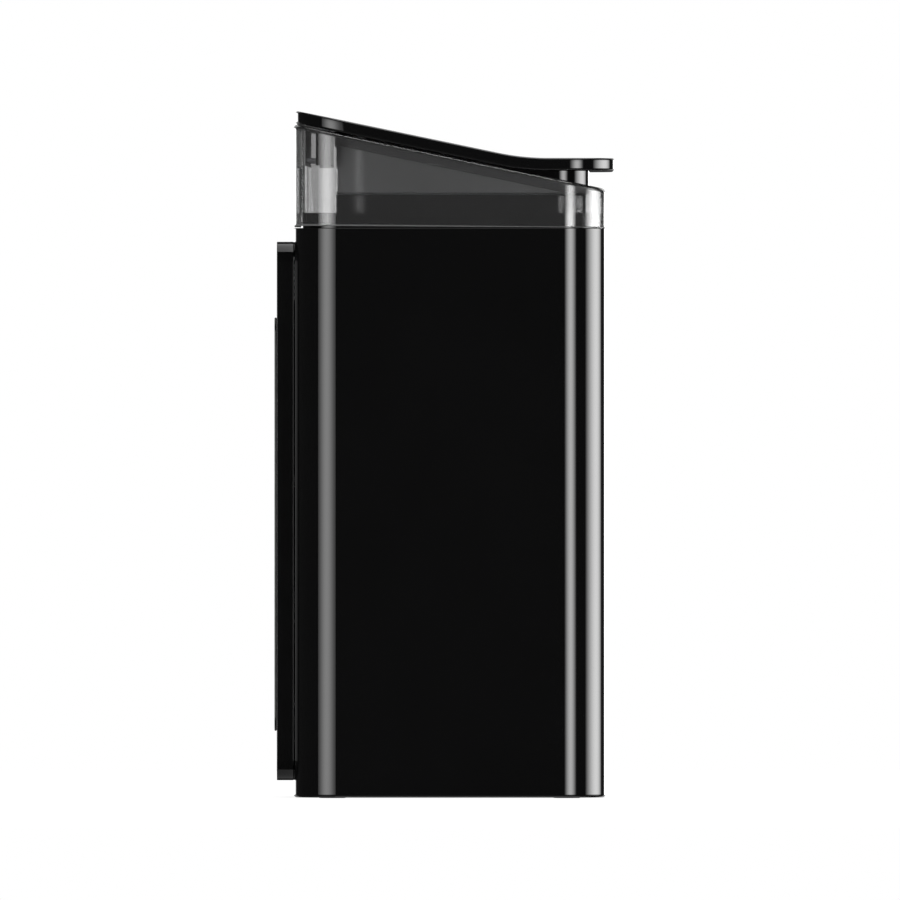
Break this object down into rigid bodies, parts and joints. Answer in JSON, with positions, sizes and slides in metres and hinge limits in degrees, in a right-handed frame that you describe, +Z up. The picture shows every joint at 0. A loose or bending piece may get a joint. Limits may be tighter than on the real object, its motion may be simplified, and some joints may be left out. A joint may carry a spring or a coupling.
{
  "type": "trash compactor",
  "caption": "Free-standing household trash compactor: tall gloss black body, smoky collar, sloped lid that carries a scissor-driven ram over an inner bucket.",
  "frame": {"origin": "centre of the footprint, on the floor", "axes": "+Z up, the front faces -Y, +X to the right when looking along +Y"},
  "size_m": [0.31, 0.3612, 0.7296],
  "materials": {
    "shell": "high gloss black lacquer",
    "lid": "high gloss black",
    "plug": "gloss black",
    "smoke": "clear smoky polycarbonate, polished",
    "housing_grey": "satin dark grey moulded",
    "rear_case": "gloss black, polished",
    "satin_black": "satin black fine grain",
    "bucket": "matt dark grey moulded",
    "rubber": "matt rubber",
    "steel": "brushed zinc plate",
    "motor_metal": "satin plated can",
    "ram_metal": "brushed stainless",
    "brass": "machined",
    "nylon": "natural nylon",
    "button_light": "light grey gloss",
    "circuit_board": "solder mask",
    "carbon_foam": "open carbon foam",
    "fan_plastic": "satin black",
    "rocker": "gloss black"
  },
  "bodies": {
    "root": {"base_plate": "satin_black", "foot_front_left": "rubber", "foot_front_right": "rubber", "foot_rear_left": "rubber", "foot_rear_right": "rubber", "outer_shell": "shell", "bucket": "bucket", "top_deck": "plug", "hopper_ring": "plug", "collar": "smoke", "hinge_housing": "satin_black", "hinge_plate": "steel", "hinge_arm_left": "steel", "hinge_arm_right": "steel", "lock_solenoid": "satin_black", "rear_housing": "rear_case", "fan_frame": "satin_black", "charcoal_filter": "carbon_foam", "power_supply": "motor_metal", "control_board": "circuit_board", "mains_inlet": "satin_black", "switch_body": "satin_black"},
    "lid": {"lid_panel": "lid", "button_board": "circuit_board", "button_cover": "lid", "hinge_pin_left": "steel", "hinge_pin_right": "steel", "plug_frame": "plug", "drive_housing": "housing_grey", "lid_track_left": "steel", "lid_track_right": "steel", "pivot_bracket_left": "steel", "pivot_bracket_right": "steel", "gearmotor": "motor_metal", "motor_bracket": "steel"},
    "start_button": {"start_button": "button_light"},
    "stop_button": {"stop_button": "satin_black"},
    "pinion": {"drive_pinion": "brass"},
    "scissor_a": {"drive_shaft": "steel", "scissor_arm_a_left": "steel", "scissor_arm_a_right": "steel", "sector_gear": "steel", "centre_pin_left": "steel", "centre_pin_right": "steel"},
    "scissor_b": {"scissor_arm_b_left": "steel", "scissor_arm_b_right": "steel", "ram_shaft": "steel"},
    "lower_rollers": {"lower_rollers": "nylon"},
    "upper_rollers": {"upper_rollers": "nylon"},
    "ram": {"ram_plate": "ram_metal", "ram_bracket_left": "steel", "ram_bracket_right": "steel", "ram_track_left": "steel", "ram_track_right": "steel"},
    "lock_bolt": {"lock_bolt": "steel"},
    "fan": {"fan_rotor": "fan_plastic"},
    "service_cover": {"service_cover": "rear_case"},
    "power_rocker": {"power_rocker": "rocker"}
  },
  "joints": [
    {"name": "lid_hinge", "type": "hinge", "parent": "root", "child": "lid", "pos_m": [0, 0.15125, 0.7225], "axis": [-1, 0, 0], "range_deg": [0, 75]},
    {"name": "scissor_drive", "type": "hinge", "parent": "lid", "child": "scissor_a", "pos_m": [0, 0.09585, 0.648], "axis": [1, 0, 0], "range_deg": [0, 58]},
    {"name": "scissor_cross", "type": "hinge", "parent": "scissor_a", "child": "scissor_b", "pos_m": [0, -0.01389, 0.6405], "axis": [1, 0, 0], "range_deg": [-116, 0]},
    {"name": "ram_pivot", "type": "hinge", "parent": "scissor_b", "child": "ram", "pos_m": [0, 0.09585, 0.633], "axis": [1, 0, 0], "range_deg": [0, 58]},
    {"name": "pinion_spin", "type": "hinge", "parent": "lid", "child": "pinion", "pos_m": [0, 0.05525, 0.67144], "axis": [1, 0, 0], "range_deg": [-232, 0]},
    {"name": "lower_roller_spin", "type": "hinge", "parent": "scissor_a", "child": "lower_rollers", "pos_m": [0, -0.12364, 0.633], "axis": [1, 0, 0], "continuous": true},
    {"name": "upper_roller_spin", "type": "hinge", "parent": "scissor_b", "child": "upper_rollers", "pos_m": [0, -0.12364, 0.648], "axis": [1, 0, 0], "continuous": true},
    {"name": "start_button_press", "type": "slide", "parent": "lid", "child": "start_button", "axis": [0, 0, -1], "range_m": [0, 0.0015], "stiffness_N_per_m": 400, "springref_m": -0.001},
    {"name": "stop_button_press", "type": "slide", "parent": "lid", "child": "stop_button", "axis": [0, 0, -1], "range_m": [0, 0.0015], "stiffness_N_per_m": 400, "springref_m": -0.001},
    {"name": "lock_bolt_slide", "type": "slide", "parent": "root", "child": "lock_bolt", "axis": [-1, 0, 0], "range_m": [0, 0.008], "stiffness_N_per_m": 60, "springref_m": -0.002},
    {"name": "fan_spin", "type": "hinge", "parent": "root", "child": "fan", "pos_m": [0, 0.16785, 0.55], "axis": [0, 1, 0], "continuous": true},
    {"name": "service_cover_pull", "type": "slide", "parent": "root", "child": "service_cover", "axis": [0, 1, 0], "range_m": [0, 0.06]},
    {"name": "power_rocker_tilt", "type": "hinge", "parent": "root", "child": "power_rocker", "pos_m": [0.045, 0.17185, 0.045], "axis": [1, 0, 0], "range_deg": [-32, 0]}
  ],
  "couplings": [
    {"joint": "scissor_cross", "follows": "scissor_drive", "ratio": -2},
    {"joint": "ram_pivot", "follows": "scissor_drive", "ratio": 1},
    {"joint": "pinion_spin", "follows": "scissor_drive", "ratio": -4}
  ]
}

# # # # # # #

> _Exercise brief_
Reproduce the listing above verbatim, from first line to last.

> _Answer to the problem_
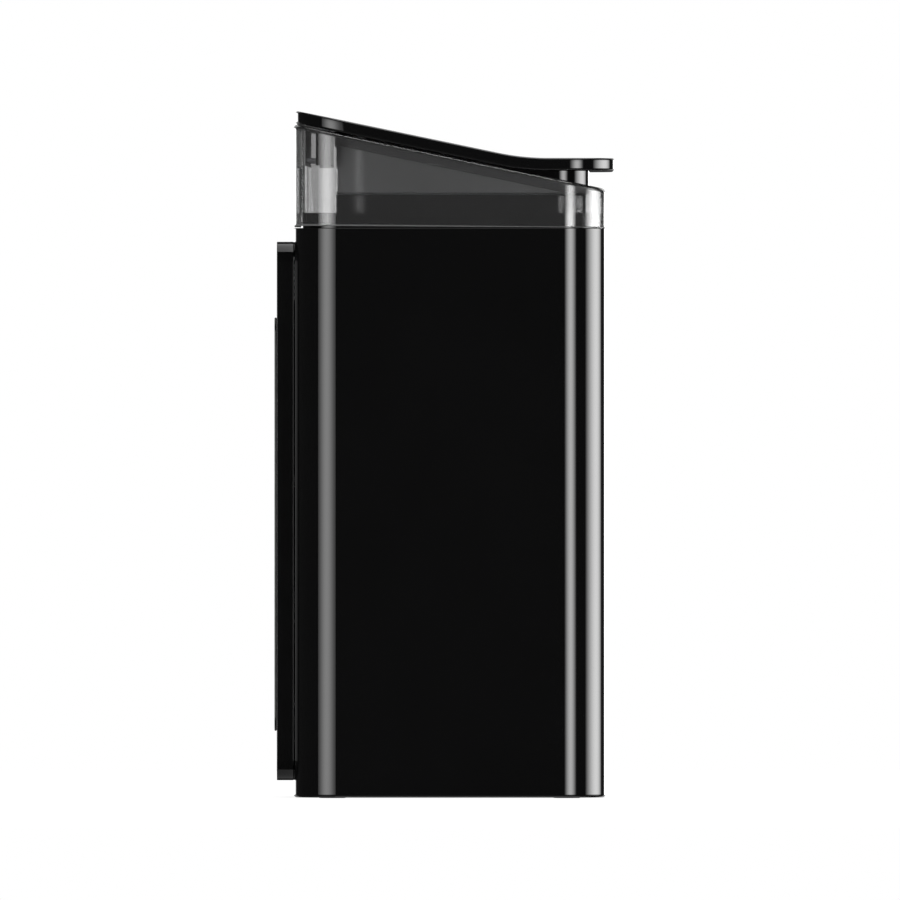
Break this object down into rigid bodies, parts and joints. Answer in JSON, with positions, sizes and slides in metres and hinge limits in degrees, in a right-handed frame that you describe, +Z up. The picture shows every joint at 0. A loose or bending piece may get a joint. Limits may be tighter than on the real object, its motion may be simplified, and some joints may be left out. A joint may carry a spring or a coupling.
{
  "type": "trash compactor",
  "caption": "Free-standing household trash compactor: tall gloss black body, smoky collar, sloped lid that carries a scissor-driven ram over an inner bucket.",
  "frame": {"origin": "centre of the footprint, on the floor", "axes": "+Z up, the front faces -Y, +X to the right when looking along +Y"},
  "size_m": [0.31, 0.3612, 0.7296],
  "materials": {
    "shell": "high gloss black lacquer",
    "lid": "high gloss black",
    "plug": "gloss black",
    "smoke": "clear smoky polycarbonate, polished",
    "housing_grey": "satin dark grey moulded",
    "rear_case": "gloss black, polished",
    "satin_black": "satin black fine grain",
    "bucket": "matt dark grey moulded",
    "rubber": "matt rubber",
    "steel": "brushed zinc plate",
    "motor_metal": "satin plated can",
    "ram_metal": "brushed stainless",
    "brass": "machined",
    "nylon": "natural nylon",
    "button_light": "light grey gloss",
    "circuit_board": "solder mask",
    "carbon_foam": "open carbon foam",
    "fan_plastic": "satin black",
    "rocker": "gloss black"
  },
  "bodies": {
    "root": {"base_plate": "satin_black", "foot_front_left": "rubber", "foot_front_right": "rubber", "foot_rear_left": "rubber", "foot_rear_right": "rubber", "outer_shell": "shell", "bucket": "bucket", "top_deck": "plug", "hopper_ring": "plug", "collar": "smoke", "hinge_housing": "satin_black", "hinge_plate": "steel", "hinge_arm_left": "steel", "hinge_arm_right": "steel", "lock_solenoid": "satin_black", "rear_housing": "rear_case", "fan_frame": "satin_black", "charcoal_filter": "carbon_foam", "power_supply": "motor_metal", "control_board": "circuit_board", "mains_inlet": "satin_black", "switch_body": "satin_black"},
    "lid": {"lid_panel": "lid", "button_board": "circuit_board", "button_cover": "lid", "hinge_pin_left": "steel", "hinge_pin_right": "steel", "plug_frame": "plug", "drive_housing": "housing_grey", "lid_track_left": "steel", "lid_track_right": "steel", "pivot_bracket_left": "steel", "pivot_bracket_right": "steel", "gearmotor": "motor_metal", "motor_bracket": "steel"},
    "start_button": {"start_button": "button_light"},
    "stop_button": {"stop_button": "satin_black"},
    "pinion": {"drive_pinion": "brass"},
    "scissor_a": {"drive_shaft": "steel", "scissor_arm_a_left": "steel", "scissor_arm_a_right": "steel", "sector_gear": "steel", "centre_pin_left": "steel", "centre_pin_right": "steel"},
    "scissor_b": {"scissor_arm_b_left": "steel", "scissor_arm_b_right": "steel", "ram_shaft": "steel"},
    "lower_rollers": {"lower_rollers": "nylon"},
    "upper_rollers": {"upper_rollers": "nylon"},
    "ram": {"ram_plate": "ram_metal", "ram_bracket_left": "steel", "ram_bracket_right": "steel", "ram_track_left": "steel", "ram_track_right": "steel"},
    "lock_bolt": {"lock_bolt": "steel"},
    "fan": {"fan_rotor": "fan_plastic"},
    "service_cover": {"service_cover": "rear_case"},
    "power_rocker": {"power_rocker": "rocker"}
  },
  "joints": [
    {"name": "lid_hinge", "type": "hinge", "parent": "root", "child": "lid", "pos_m": [0, 0.15125, 0.7225], "axis": [-1, 0, 0], "range_deg": [0, 75]},
    {"name": "scissor_drive", "type": "hinge", "parent": "lid", "child": "scissor_a", "pos_m": [0, 0.09585, 0.648], "axis": [1, 0, 0], "range_deg": [0, 58]},
    {"name": "scissor_cross", "type": "hinge", "parent": "scissor_a", "child": "scissor_b", "pos_m": [0, -0.01389, 0.6405], "axis": [1, 0, 0], "range_deg": [-116, 0]},
    {"name": "ram_pivot", "type": "hinge", "parent": "scissor_b", "child": "ram", "pos_m": [0, 0.09585, 0.633], "axis": [1, 0, 0], "range_deg": [0, 58]},
    {"name": "pinion_spin", "type": "hinge", "parent": "lid", "child": "pinion", "pos_m": [0, 0.05525, 0.67144], "axis": [1, 0, 0], "range_deg": [-232, 0]},
    {"name": "lower_roller_spin", "type": "hinge", "parent": "scissor_a", "child": "lower_rollers", "pos_m": [0, -0.12364, 0.633], "axis": [1, 0, 0], "continuous": true},
    {"name": "upper_roller_spin", "type": "hinge", "parent": "scissor_b", "child": "upper_rollers", "pos_m": [0, -0.12364, 0.648], "axis": [1, 0, 0], "continuous": true},
    {"name": "start_button_press", "type": "slide", "parent": "lid", "child": "start_button", "axis": [0, 0, -1], "range_m": [0, 0.0015], "stiffness_N_per_m": 400, "springref_m": -0.001},
    {"name": "stop_button_press", "type": "slide", "parent": "lid", "child": "stop_button", "axis": [0, 0, -1], "range_m": [0, 0.0015], "stiffness_N_per_m": 400, "springref_m": -0.001},
    {"name": "lock_bolt_slide", "type": "slide", "parent": "root", "child": "lock_bolt", "axis": [-1, 0, 0], "range_m": [0, 0.008], "stiffness_N_per_m": 60, "springref_m": -0.002},
    {"name": "fan_spin", "type": "hinge", "parent": "root", "child": "fan", "pos_m": [0, 0.16785, 0.55], "axis": [0, 1, 0], "continuous": true},
    {"name": "service_cover_pull", "type": "slide", "parent": "root", "child": "service_cover", "axis": [0, 1, 0], "range_m": [0, 0.06]},
    {"name": "power_rocker_tilt", "type": "hinge", "parent": "root", "child": "power_rocker", "pos_m": [0.045, 0.17185, 0.045], "axis": [1, 0, 0], "range_deg": [-32, 0]}
  ],
  "couplings": [
    {"joint": "scissor_cross", "follows": "scissor_drive", "ratio": -2},
    {"joint": "ram_pivot", "follows": "scissor_drive", "ratio": 1},
    {"joint": "pinion_spin", "follows": "scissor_drive", "ratio": -4}
  ]
}